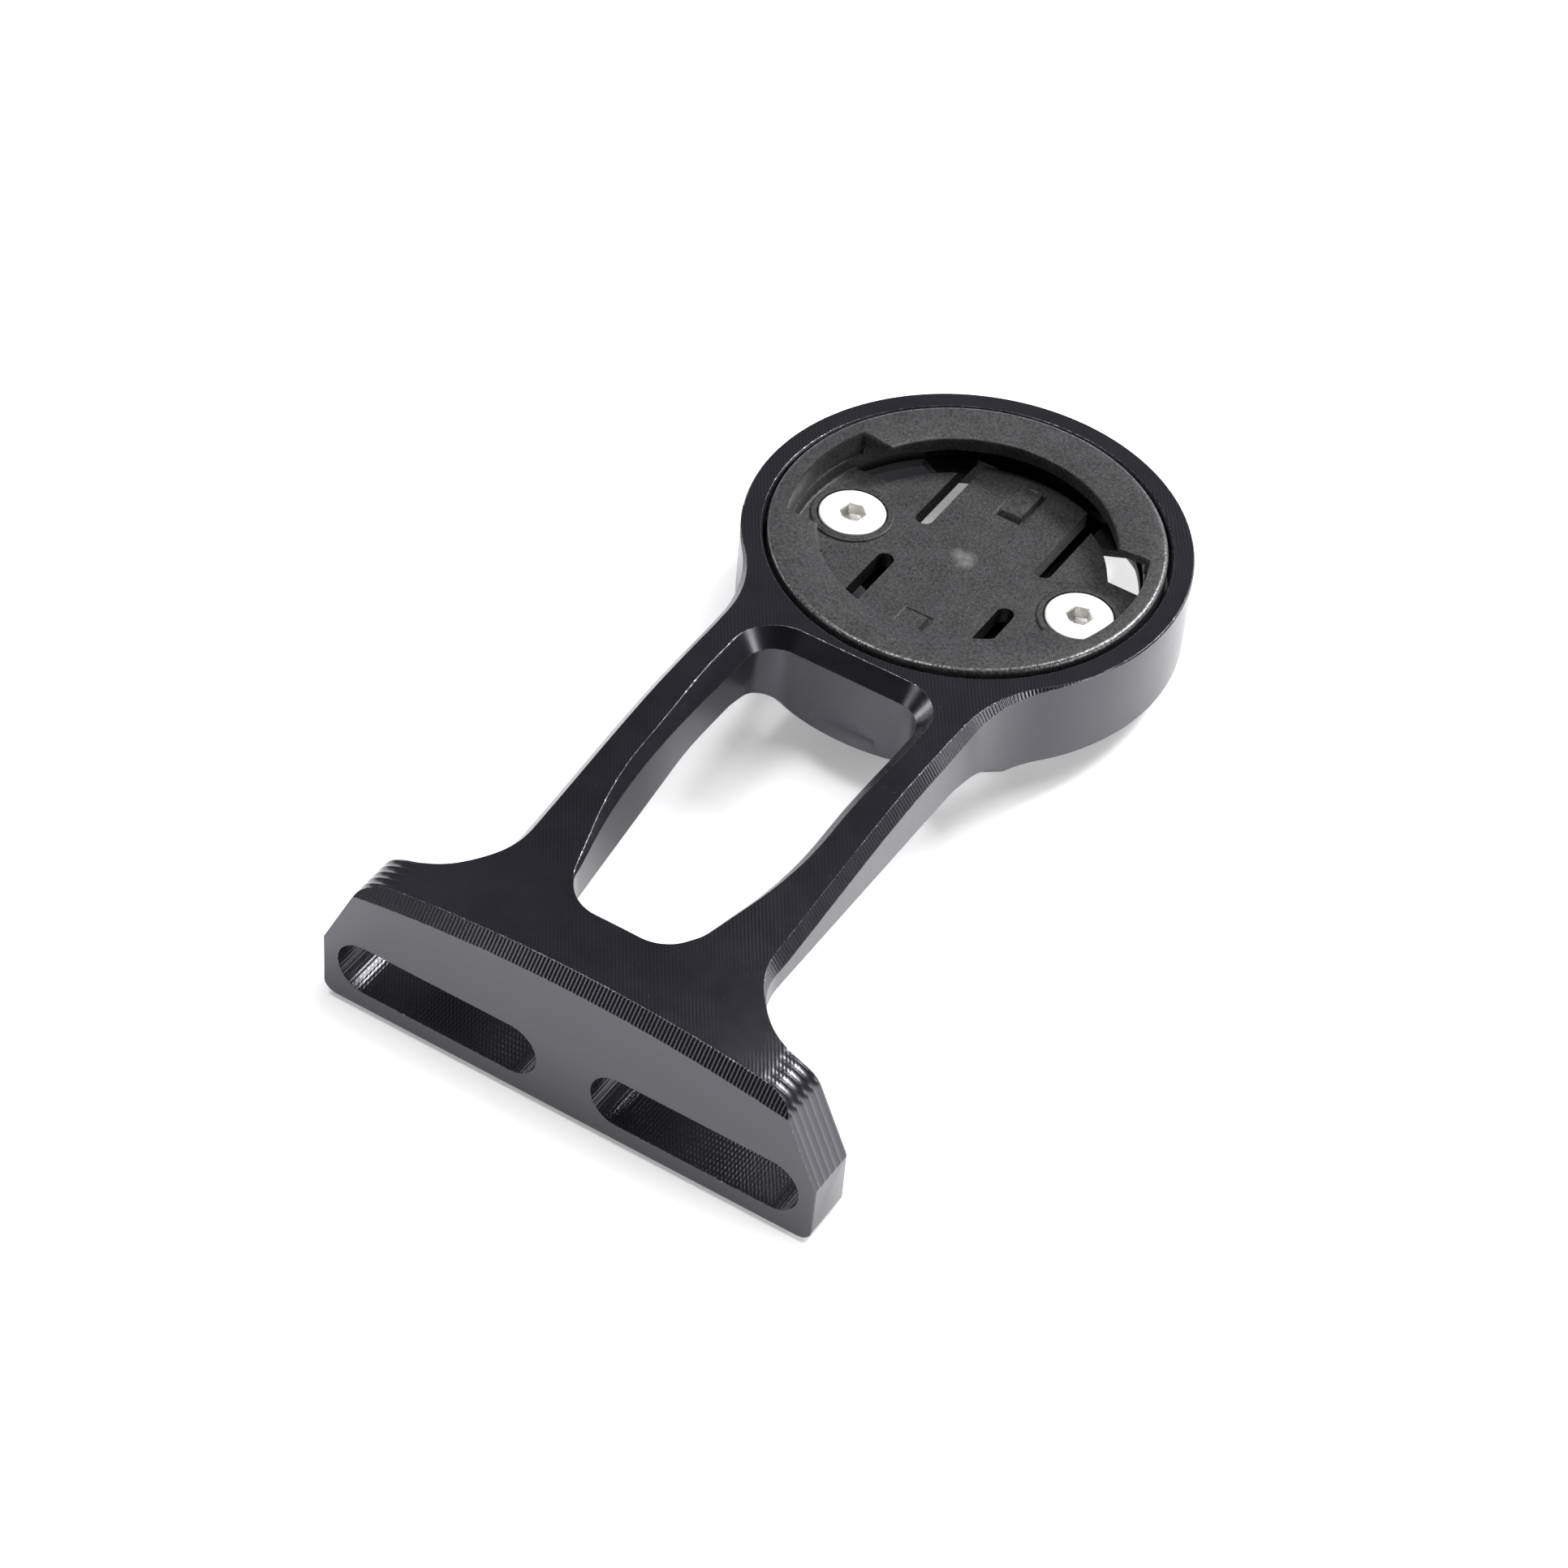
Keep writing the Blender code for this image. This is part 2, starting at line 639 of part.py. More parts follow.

...

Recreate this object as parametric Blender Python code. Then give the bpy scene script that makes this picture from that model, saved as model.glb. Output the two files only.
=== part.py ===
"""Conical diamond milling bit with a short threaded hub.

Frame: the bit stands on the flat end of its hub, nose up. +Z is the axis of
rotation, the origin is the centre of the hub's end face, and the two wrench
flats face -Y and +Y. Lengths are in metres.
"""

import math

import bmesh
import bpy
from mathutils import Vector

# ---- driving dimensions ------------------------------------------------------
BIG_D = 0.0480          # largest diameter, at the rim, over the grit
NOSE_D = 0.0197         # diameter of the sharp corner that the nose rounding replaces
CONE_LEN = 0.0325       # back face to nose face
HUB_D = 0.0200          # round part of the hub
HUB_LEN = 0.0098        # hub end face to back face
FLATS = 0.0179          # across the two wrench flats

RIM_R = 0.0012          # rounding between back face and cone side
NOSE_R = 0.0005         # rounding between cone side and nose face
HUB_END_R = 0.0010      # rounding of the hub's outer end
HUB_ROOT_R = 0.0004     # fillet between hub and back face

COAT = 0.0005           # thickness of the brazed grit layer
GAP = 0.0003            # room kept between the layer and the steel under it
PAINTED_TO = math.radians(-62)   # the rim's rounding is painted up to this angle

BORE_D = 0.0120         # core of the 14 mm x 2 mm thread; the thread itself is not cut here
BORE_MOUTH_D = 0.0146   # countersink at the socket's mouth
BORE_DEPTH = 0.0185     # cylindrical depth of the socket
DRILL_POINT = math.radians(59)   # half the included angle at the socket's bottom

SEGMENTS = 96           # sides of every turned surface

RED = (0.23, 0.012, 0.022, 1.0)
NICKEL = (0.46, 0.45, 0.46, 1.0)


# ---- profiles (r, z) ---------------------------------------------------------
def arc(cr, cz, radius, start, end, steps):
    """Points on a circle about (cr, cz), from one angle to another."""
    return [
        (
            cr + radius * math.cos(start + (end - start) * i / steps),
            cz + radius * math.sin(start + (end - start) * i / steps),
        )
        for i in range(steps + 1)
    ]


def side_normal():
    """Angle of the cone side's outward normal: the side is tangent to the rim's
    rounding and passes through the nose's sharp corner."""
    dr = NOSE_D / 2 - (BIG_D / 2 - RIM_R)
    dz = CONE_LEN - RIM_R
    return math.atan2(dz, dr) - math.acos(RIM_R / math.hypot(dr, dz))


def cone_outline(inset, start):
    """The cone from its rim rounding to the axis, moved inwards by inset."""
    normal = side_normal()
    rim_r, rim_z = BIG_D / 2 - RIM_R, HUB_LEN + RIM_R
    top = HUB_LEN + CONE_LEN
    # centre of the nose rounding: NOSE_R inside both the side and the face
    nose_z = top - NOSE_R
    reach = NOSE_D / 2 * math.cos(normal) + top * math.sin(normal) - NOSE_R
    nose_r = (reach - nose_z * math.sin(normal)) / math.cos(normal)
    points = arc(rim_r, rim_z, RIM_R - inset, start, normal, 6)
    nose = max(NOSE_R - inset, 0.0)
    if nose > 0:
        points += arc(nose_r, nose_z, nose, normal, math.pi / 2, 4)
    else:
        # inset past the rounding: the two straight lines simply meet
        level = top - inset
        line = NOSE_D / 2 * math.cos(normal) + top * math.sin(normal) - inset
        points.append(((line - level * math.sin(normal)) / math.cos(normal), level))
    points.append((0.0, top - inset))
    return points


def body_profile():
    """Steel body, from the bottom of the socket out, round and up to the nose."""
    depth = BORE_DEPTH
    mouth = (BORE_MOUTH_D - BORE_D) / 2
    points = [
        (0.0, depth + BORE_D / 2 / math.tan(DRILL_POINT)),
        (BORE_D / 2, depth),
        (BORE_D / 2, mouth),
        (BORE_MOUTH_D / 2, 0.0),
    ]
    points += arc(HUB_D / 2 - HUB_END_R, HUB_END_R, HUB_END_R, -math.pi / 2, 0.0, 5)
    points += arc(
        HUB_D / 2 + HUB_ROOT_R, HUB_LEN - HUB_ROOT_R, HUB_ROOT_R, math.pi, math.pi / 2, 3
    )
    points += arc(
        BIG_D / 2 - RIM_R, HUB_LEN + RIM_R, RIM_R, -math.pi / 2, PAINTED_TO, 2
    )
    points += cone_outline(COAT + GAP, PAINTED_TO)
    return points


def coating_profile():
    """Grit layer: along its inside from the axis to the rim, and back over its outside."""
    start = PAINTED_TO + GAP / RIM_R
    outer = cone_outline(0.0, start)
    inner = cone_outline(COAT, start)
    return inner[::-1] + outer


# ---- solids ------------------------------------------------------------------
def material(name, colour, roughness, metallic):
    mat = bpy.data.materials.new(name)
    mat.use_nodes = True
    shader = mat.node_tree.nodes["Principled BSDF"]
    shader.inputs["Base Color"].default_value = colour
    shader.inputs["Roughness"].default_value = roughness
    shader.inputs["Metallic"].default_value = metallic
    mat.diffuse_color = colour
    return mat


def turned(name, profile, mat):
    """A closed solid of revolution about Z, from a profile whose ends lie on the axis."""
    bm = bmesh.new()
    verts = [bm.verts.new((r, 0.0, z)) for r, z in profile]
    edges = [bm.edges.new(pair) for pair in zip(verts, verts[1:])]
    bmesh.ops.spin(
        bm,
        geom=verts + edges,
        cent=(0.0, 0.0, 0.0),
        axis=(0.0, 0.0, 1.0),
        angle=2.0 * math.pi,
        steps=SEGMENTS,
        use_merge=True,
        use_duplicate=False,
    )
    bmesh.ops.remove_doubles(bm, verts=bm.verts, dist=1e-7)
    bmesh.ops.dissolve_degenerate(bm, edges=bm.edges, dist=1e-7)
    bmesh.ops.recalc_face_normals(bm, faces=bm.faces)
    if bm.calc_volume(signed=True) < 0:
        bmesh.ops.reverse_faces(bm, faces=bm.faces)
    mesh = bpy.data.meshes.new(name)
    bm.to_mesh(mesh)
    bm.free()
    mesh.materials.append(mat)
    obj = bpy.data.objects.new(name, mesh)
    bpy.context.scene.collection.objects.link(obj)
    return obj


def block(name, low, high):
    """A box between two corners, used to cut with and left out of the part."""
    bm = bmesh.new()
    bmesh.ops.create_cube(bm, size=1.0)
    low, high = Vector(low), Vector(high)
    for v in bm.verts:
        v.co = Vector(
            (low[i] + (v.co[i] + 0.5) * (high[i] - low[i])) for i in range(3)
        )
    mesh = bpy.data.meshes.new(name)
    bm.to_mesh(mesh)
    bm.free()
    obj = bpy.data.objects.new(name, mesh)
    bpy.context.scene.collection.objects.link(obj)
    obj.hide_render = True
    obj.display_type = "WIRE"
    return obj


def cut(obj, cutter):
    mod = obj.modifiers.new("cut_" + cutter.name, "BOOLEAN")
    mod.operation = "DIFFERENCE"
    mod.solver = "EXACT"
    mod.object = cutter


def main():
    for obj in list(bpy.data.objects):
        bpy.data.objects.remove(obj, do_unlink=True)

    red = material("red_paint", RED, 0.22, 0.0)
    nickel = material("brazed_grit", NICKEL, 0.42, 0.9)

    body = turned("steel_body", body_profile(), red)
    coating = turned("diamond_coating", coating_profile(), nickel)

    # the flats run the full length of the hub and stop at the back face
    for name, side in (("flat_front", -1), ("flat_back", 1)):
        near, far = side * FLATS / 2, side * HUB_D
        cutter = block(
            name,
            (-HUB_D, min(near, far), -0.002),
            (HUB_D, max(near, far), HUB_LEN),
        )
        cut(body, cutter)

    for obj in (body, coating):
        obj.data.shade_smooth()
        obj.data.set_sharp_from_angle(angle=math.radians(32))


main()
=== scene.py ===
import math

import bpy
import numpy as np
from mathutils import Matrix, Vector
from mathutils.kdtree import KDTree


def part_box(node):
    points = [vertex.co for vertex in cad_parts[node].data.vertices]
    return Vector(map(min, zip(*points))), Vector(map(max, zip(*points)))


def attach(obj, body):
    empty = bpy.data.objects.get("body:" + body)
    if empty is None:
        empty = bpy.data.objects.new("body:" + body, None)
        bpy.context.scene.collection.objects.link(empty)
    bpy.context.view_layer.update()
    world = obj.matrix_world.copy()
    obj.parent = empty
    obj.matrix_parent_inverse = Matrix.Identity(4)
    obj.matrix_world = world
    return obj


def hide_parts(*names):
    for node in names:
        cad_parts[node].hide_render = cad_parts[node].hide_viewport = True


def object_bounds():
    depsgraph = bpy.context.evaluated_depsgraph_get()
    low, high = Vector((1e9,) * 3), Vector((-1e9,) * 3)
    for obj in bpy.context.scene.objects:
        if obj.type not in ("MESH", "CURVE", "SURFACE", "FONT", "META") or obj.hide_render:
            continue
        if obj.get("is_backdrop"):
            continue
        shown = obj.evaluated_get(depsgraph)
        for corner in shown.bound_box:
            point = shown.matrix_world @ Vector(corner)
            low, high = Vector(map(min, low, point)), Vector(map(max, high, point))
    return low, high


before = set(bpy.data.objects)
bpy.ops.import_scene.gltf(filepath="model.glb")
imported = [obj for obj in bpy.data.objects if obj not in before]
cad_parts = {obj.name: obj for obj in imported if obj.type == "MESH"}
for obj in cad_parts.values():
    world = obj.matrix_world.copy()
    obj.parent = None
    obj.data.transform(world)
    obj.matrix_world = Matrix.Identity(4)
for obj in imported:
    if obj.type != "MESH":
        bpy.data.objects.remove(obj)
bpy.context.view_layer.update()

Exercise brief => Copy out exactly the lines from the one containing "# the flats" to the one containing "depsgraph = bpy.context.evaluated_depsgraph_get()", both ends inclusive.

Expected output =>
    # the flats run the full length of the hub and stop at the back face
    for name, side in (("flat_front", -1), ("flat_back", 1)):
        near, far = side * FLATS / 2, side * HUB_D
        cutter = block(
            name,
            (-HUB_D, min(near, far), -0.002),
            (HUB_D, max(near, far), HUB_LEN),
        )
        cut(body, cutter)

    for obj in (body, coating):
        obj.data.shade_smooth()
        obj.data.set_sharp_from_angle(angle=math.radians(32))


main()
=== scene.py ===
import math

import bpy
import numpy as np
from mathutils import Matrix, Vector
from mathutils.kdtree import KDTree


def part_box(node):
    points = [vertex.co for vertex in cad_parts[node].data.vertices]
    return Vector(map(min, zip(*points))), Vector(map(max, zip(*points)))


def attach(obj, body):
    empty = bpy.data.objects.get("body:" + body)
    if empty is None:
        empty = bpy.data.objects.new("body:" + body, None)
        bpy.context.scene.collection.objects.link(empty)
    bpy.context.view_layer.update()
    world = obj.matrix_world.copy()
    obj.parent = empty
    obj.matrix_parent_inverse = Matrix.Identity(4)
    obj.matrix_world = world
    return obj


def hide_parts(*names):
    for node in names:
        cad_parts[node].hide_render = cad_parts[node].hide_viewport = True


def object_bounds():
    depsgraph = bpy.context.evaluated_depsgraph_get()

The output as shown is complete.